In Welding Prod. v. Kuniansky, 125 Ga. App. 537, 538 (188 S.E.2d 278), this court said: "Under the law of this State, absent fraudulent concealment of known defects, a seller-builder who conveys the realty and improvements thereon after completion is not liable to the purchaser thereof for property damages allegedly resulting from negligent construction.Summary of this case from Holmes v. Worthey
ARGUED FEBRUARY 7, 1972.
DECIDED FEBRUARY 22, 1972.
Action for damages. Fulton Civil Court. Before Judge Wright.
Peek, Whaley Haldi, J. Robert Hardcastle, for appellant.
Shoob, McLain Jessee, M. David Merritt, for appellees.
This case is an appeal by a plaintiff subtenant who had sustained damage by collapse of a roof from a summary judgment granted to a general contractor who had constructed the building on land owned by him. Construction had been completed in 1966 after which the contractor-owner sold the property on August 1, 1966. The roof collapsed almost four years later on July 22, 1970.
The complaint names as defendants the general contractor-owner, the architect and his collaborator in the preparation of the plans and specifications, the roofer and the concern which placed the roof decking on the building, and the contractor who did the structural steel work for support of the roof. The contractor-owner is the sole defendant involved in this appeal.
The pertinent portion of the complaint alleges: "The collapse of said roof was due to the negligent and improper construction of the building and the roof by the co-defendant, Max Kuniansky, M. K. Construction Corp., Tip Top Roofers, Inc., and R. F. Burton Co. and S. D. Mullins Co., Inc., as well as the negligent and improper design of said building, roof and supports of roof by defendants, Norman Jaffe and O. C. Floyd, and the failure of all defendants to exercise reasonable care in inspecting said building and roof as the same was being constructed."
Defendant Kuniansky denied the material allegations of the complaint and moved for summary judgment supported by an affidavit in which he disposed that he, as a general contractor, had constructed the building in 1966 on his own land. He further deposed: "[S]aid building was built in strict compliance to plans and specifications furnished by the defendant, Norman Jaffe, an architect employed by Air Reduction Company, Inc., who was to lease the premises from your affiant. When said building was completed, it was sold on August 1, 1966, by your affiant to Caroline Realty Investments, Inc. The lease with Air Reduction Company, Inc. being assigned to Caroline Realty Investments. Inc. That at no time has your affiant dealt with, had an agreement with, or entered into any relationship with the plaintiff herein ... That your affiant was never aware of any defects in the construction of said building through August 1, 1966, the time said premises were sold to Caroline Investments, Inc." No evidence was offered by the plaintiff in opposition to this defendant's motion.

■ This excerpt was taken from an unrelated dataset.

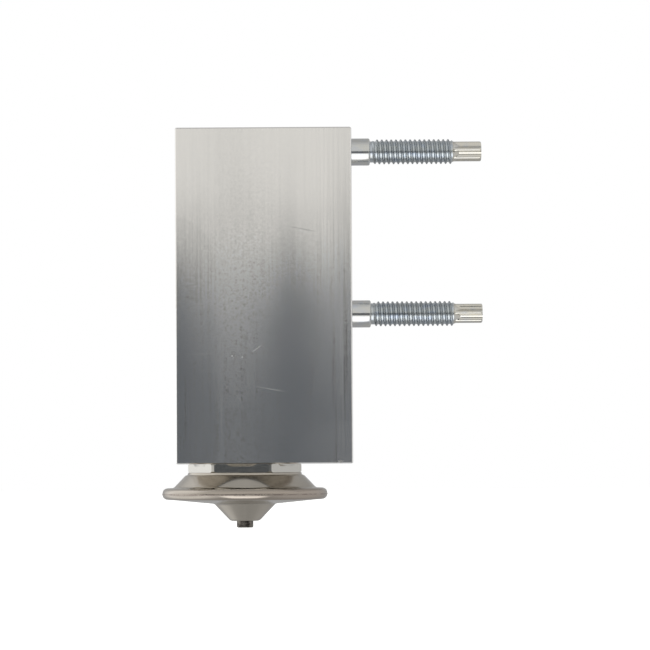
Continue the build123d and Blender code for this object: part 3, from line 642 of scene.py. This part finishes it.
# ================================================================ tapped holes and weld
HOLE_SEGMENTS = 48
HOLE_RINGS_PER_PITCH = 10
HOLE_LEAD_IN = 0.5  # from the block's face to the first ridge
WALL_CLEARANCE = 0.01
RIDGE_FOOT = 0.94
RIDGE_FLANK = 0.78


def tapped_thread(name, y, material):
    """Sleeve of M5 thread ridges just inside the wall of a plate hole."""
    face_x = BLOCK_LOW.x
    centre = (face_x + HOLE_LEAD_IN, y, PLATE_HOLE_Z)
    length = PLATE_HOLE_DEPTH - HOLE_LEAD_IN
    wall_r = PLATE_HOLE_R - WALL_CLEARANCE
    deselect_all()
    bpy.ops.mesh.primitive_circle_add(
        vertices=HOLE_SEGMENTS, radius=wall_r * MM, fill_type="NOTHING",
        location=metres(*centre), rotation=(0, math.pi / 2, 0))
    sleeve = start_edit(name)
    rings = round(length / PLATE_THREAD_PITCH * HOLE_RINGS_PER_PITCH)
    draw_out([(length * i / rings, wall_r) for i in range(rings + 1)], centre)
    bpy.ops.mesh.select_all(action="SELECT")
    bpy.ops.mesh.normals_make_consistent(inside=True)
    mesh = bmesh.from_edit_mesh(sleeve.data)
    for point in mesh.verts:
        across = Vector((point.co.y - y * MM, point.co.z - PLATE_HOLE_Z * MM))
        place = point.co.x / MM - centre[0]
        turns = place / PLATE_THREAD_PITCH - math.atan2(across.y, across.x) / (2 * math.pi)
        ridge = abs((turns + 0.5) % 1.0 - 0.5) * 2
        rise = min(max((RIDGE_FOOT - ridge) / RIDGE_FLANK, 0.0), 1.0)
        rise *= smooth_step(place / PLATE_THREAD_PITCH)
        radius = wall_r - (wall_r - PLATE_THREAD_ROOT_R) * rise
        across = across.normalized() * radius * MM
        point.co.y, point.co.z = y * MM + across.x, PLATE_HOLE_Z * MM + across.y
    bmesh.update_edit_mesh(sleeve.data)
    end_edit(sleeve, material, "block", smooth_angle=50.0)


WELD_BEAD_R = 0.12
WELD_BEAD_SINK = 0.05  # how far the bead's middle lies inside the rim
WELD_RIPPLES = 260


def weld_bead(material):
    """Fine rippled bead where the two shells are welded together."""
    deselect_all()
    bpy.ops.mesh.primitive_torus_add(
        major_segments=WELD_RIPPLES * 3, minor_segments=12, major_radius=(RIM_R - WELD_BEAD_SINK) * MM,
        minor_radius=WELD_BEAD_R * MM, location=metres(STEM_X, 0, JOINT_Z))
    bead = start_edit("rim_weld_bead")
    mesh = bmesh.from_edit_mesh(bead.data)
    for point in mesh.verts:
        out = Vector((point.co.x - STEM_X * MM, point.co.y, 0.0))
        angle = math.atan2(out.y, out.x)
        core = out.normalized() * (RIM_R - WELD_BEAD_SINK) * MM
        core += Vector((STEM_X * MM, 0.0, JOINT_Z * MM))
        swell = 1.0 + 0.07 * math.sin(angle * WELD_RIPPLES) + 0.06 * math.sin(angle * 17 + 1.0)
        point.co = core + (point.co - core) * swell
    bmesh.update_edit_mesh(bead.data)
    end_edit(bead, material, "block", smooth_angle=60.0)


# ================================================================ studio
WARM = (1.0, 0.992, 0.962)
COOL = (0.95, 0.995, 1.045)


def studio_world():
    """Soft light from all round: a lit table low in front, a dark gap, and a white card above."""
    world = bpy.data.worlds.new("studio")
    bpy.context.scene.world = world
    world.use_nodes = True
    tree = world.node_tree
    tree.nodes.clear()
    direction = add_node(tree, "ShaderNodeTexCoord", out="Generated")
    x = add_node(tree, "ShaderNodeSeparateXYZ", {0: direction}, out="X")
    y = add_node(tree, "ShaderNodeSeparateXYZ", {0: direction}, out="Y")
    z = add_node(tree, "ShaderNodeSeparateXYZ", {0: direction}, out="Z")
    height = add_node(tree, "ShaderNodeMath", {
        0: add_node(tree, "ShaderNodeMath", {0: z}, operation="ARCSINE"), 1: 1 / math.pi, 2: 0.5},
        operation="MULTIPLY_ADD")

    def card(degrees, level, tint=(1.0, 1.0, 1.0)):
        return (degrees / 180 + 0.5, (*(level * part for part in tint), 1.0))

    front = add_node(tree, "ShaderNodeValToRGB", {0: height}, stops=[
        card(-90, 0.50), card(-76, 0.58), card(-64, 1.8), card(-27, 1.8), card(-20, 1.0),
        card(-14, 0.45), card(-9, 0.14, COOL), card(-3.5, 0.14, COOL), card(-1, 0.74, WARM),
        card(5, 0.77, WARM), card(24, 0.79, WARM), card(52, 0.76, WARM), card(75, 0.60), card(90, 0.57)])
    back = add_node(tree, "ShaderNodeValToRGB", {0: height}, stops=[
        card(-90, 0.50), card(-40, 0.52), card(-10, 0.48), card(14, 0.55), card(45, 0.57),
        card(90, 0.57)])
    side = add_node(tree, "ShaderNodeValToRGB", {
        0: add_node(tree, "ShaderNodeMath", {0: x, 1: 0.5, 2: 0.5}, operation="MULTIPLY_ADD")}, stops=[
            (0.0, 2.0), (0.12, 2.4), (0.3, 1.0), (0.5, 0.85), (0.7, 0.9), (0.88, 1.3), (1.0, 1.4)])
    back = add_node(tree, "ShaderNodeVectorMath", {0: back, 1: side}, operation="MULTIPLY")
    level = add_node(tree, "ShaderNodeMath", {
        0: add_node(tree, "ShaderNodeMath", {
            0: add_node(tree, "ShaderNodeMath", {0: z, 1: z}, operation="MULTIPLY"), 1: -1.0, 2: 1.0001},
            operation="MULTIPLY_ADD")}, operation="SQRT")
    facing = add_node(tree, "ShaderNodeMath", {
        0: add_node(tree, "ShaderNodeMath", {0: y, 1: -1.0}, operation="MULTIPLY"), 1: level},
        operation="DIVIDE")
    share = add_node(tree, "ShaderNodeMapRange", {"Value": facing, "From Min": -0.05, "From Max": 0.55},
                     interpolation_type="SMOOTHSTEP")
    # the lit table is narrower than the card above it
    table = add_node(tree, "ShaderNodeMapRange", {"Value": facing, "From Min": 0.76, "From Max": 0.90},
                     interpolation_type="SMOOTHSTEP")
    above = add_node(tree, "ShaderNodeMapRange", {
        "Value": height, "From Min": 0.5 - 9 / 180, "From Max": 0.5 - 4 / 180})
    share = add_node(tree, "ShaderNodeMath", {
        0: share, 1: add_node(tree, "ShaderNodeMath", {0: table, 1: above}, operation="MAXIMUM")},
        operation="MULTIPLY")
    light = add_node(tree, "ShaderNodeMix", {0: share, 6: back, 7: front}, out=2, data_type="RGBA")
    lit = add_node(tree, "ShaderNodeBackground", {"Color": light, "Strength": 1.0})
    seen = add_node(tree, "ShaderNodeBackground", {"Color": (1, 1, 1, 1), "Strength": 1.0})
    to_camera = add_node(tree, "ShaderNodeLightPath", out="Is Camera Ray")
    mixed = add_node(tree, "ShaderNodeMixShader", {0: to_camera, 1: lit, 2: seen})
    add_node(tree, "ShaderNodeOutputWorld", {"Surface": mixed})


def studio_floor():
    """Wide white sheet, lit from below like a light table, that still takes a soft shadow."""
    deselect_all()
    bpy.ops.mesh.primitive_plane_add(size=12.0, location=metres(0, 0, FLOOR_Z))
    floor = bpy.context.active_object
    floor.name = "floor"
    material = bpy.data.materials.new("white_sheet")
    material.use_nodes = True
    tree = material.node_tree
    tree.nodes.clear()
    paper = add_node(tree, "ShaderNodeBsdfDiffuse", {"Color": srgb("f4f4f2")})
    glow = add_node(tree, "ShaderNodeEmission", {"Color": (1, 1, 1, 1), "Strength": FLOOR_GLOW})
    both = add_node(tree, "ShaderNodeAddShader", {0: paper, 1: glow})
    add_node(tree, "ShaderNodeOutputMaterial", {"Surface": both})
    floor.data.materials.append(material)
    floor.visible_glossy = False
    floor.visible_diffuse = False


def studio_card():
    """Long dark card above the table at the lens, seen by reflections alone."""
    deselect_all()
    low, high = CARD_Z
    bpy.ops.mesh.primitive_plane_add(
        size=1.0, location=metres(CAMERA_X, -CARD_DISTANCE, (low + high) / 2),
        rotation=(math.pi / 2, 0, 0))
    card = bpy.context.active_object
    card.name = "dark_card"
    card.scale = metres(CARD_WIDTH, high - low, 1000.0)
    bpy.ops.object.transform_apply(location=True, rotation=True, scale=True)
    material = bpy.data.materials.new("dark_card")
    material.use_nodes = True
    tree = material.node_tree
    tree.nodes.clear()
    glow = add_node(tree, "ShaderNodeEmission", {"Color": (*CARD_COLOUR, 1.0), "Strength": 1.0})
    add_node(tree, "ShaderNodeOutputMaterial", {"Surface": glow})
    card.data.materials.append(material)
    card.visible_camera = False
    card.visible_diffuse = False
    card.visible_shadow = False


def studio_camera():
    camera = bpy.data.objects.new("camera", bpy.data.cameras.new("camera"))
    bpy.context.collection.objects.link(camera)
    camera.location = metres(CAMERA_X, -CAMERA_DISTANCE, CAMERA_Z)
    camera.rotation_euler = (math.radians(90 + CAMERA_TILT), math.radians(CAMERA_ROLL), 0)
    camera.data.lens = CAMERA_LENS
    camera.data.sensor_width = 36.0
    camera.data.clip_start = 0.01
    camera.data.clip_end = 30.0
    bpy.context.scene.camera = camera


# ================================================================ assembly
bpy.context.scene.view_settings.view_transform = "Standard"
studio_camera()
studio_world()
studio_floor()
studio_card()

aluminium = extruded_aluminium()
zinc = zinc_plated()
FINISHES = {
    "block_aluminium": aluminium,
    "head_nut": milled_stainless(),
    "head_shell": pressed_stainless(),
    "plug_steel": welded_pin(),
    "stem_steel": ground_stainless(),
    "spring_steel": spring_wire(),
    "seat_brass": turned_brass(),
    "seal_rubber": moulded_rubber(),
    "stud_zinc": zinc,
}
for entry in frame["record"]["subparts"]:
    node = frame["nodes"][entry["node"]]
    for material_slot in node.material_slots:
        material_slot.material = FINISHES[entry["material_slot"]]

threaded_stud("upper_stud_threaded", "upper_stud", UPPER_STUD_TURN, UPPER_CREST, zinc)
threaded_stud("lower_stud_threaded", "lower_stud", LOWER_STUD_TURN, LOWER_CREST, zinc)
tapped_thread("near_plate_thread", -PLATE_HOLE_Y, aluminium)
tapped_thread("far_plate_thread", PLATE_HOLE_Y, aluminium)
weld_bead(weld_seam())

Under the law of this State, absent fraudulent concealment of known defects, a seller-builder who conveys the realty and improvements thereon after completion is not liable to the purchaser thereof for property damages allegedly resulting from negligent construction. Dooley v. Berkner, 113 Ga. App. 162 ( 147 S.E.2d 685). Cf. Amos v. McDonald, 123 Ga. App. 509 ( 181 S.E.2d 515); Reynolds v. Wilson, 121 Ga. App. 153 ( 173 S.E.2d 256). Where, as here, as a subtenant of the purchaser's tenant complains in negligence against seller-builder we have an a fortiori situation.
Cases such as Hunt v. Star Photo Finishing Co., 115 Ga. App. 1 ( 153 S.E.2d 602) and Cox v. Ray M. Lee Co., 100 Ga. App. 333 ( 111 S.E.2d 246) relied upon by appellant are inapposite. In Hunt it was held that a design engineer may be held liable for property damage caused by an inherently and intrinsically dangerous roof design. In Cox it was ruled that where the work of an architect or a contractor is accepted by the owner, the former are not liable to third persons for damages or injuries subsequently suffered by reason of the condition of the work, even though there was negligence in carrying out the contract, unless (1) the work is a nuisance per se or inherently or intrinsically dangerous or (2) the work done is so negligently defective as to be imminently dangerous to third persons.
For a general survey of the law which obtains in other jurisdictions on the question of a builder-vendor's liability under tort, warranty and contract of sale for loss, injury or damage caused by defective condition, see Annotation in 25 ALR3d 383.
It having been made to appear on summary judgment from the pleadings and evidence submitted there was no genuine issue as to the controlling facts and that the defendant was entitled to judgment, the trial court did not err in granting same. Crutcher v. Crawford Land Co., 220 Ga. 298, 302 ( 138 S.E.2d 580).
Judgment affirmed. Jordan, P. J., and Deen, J., concur.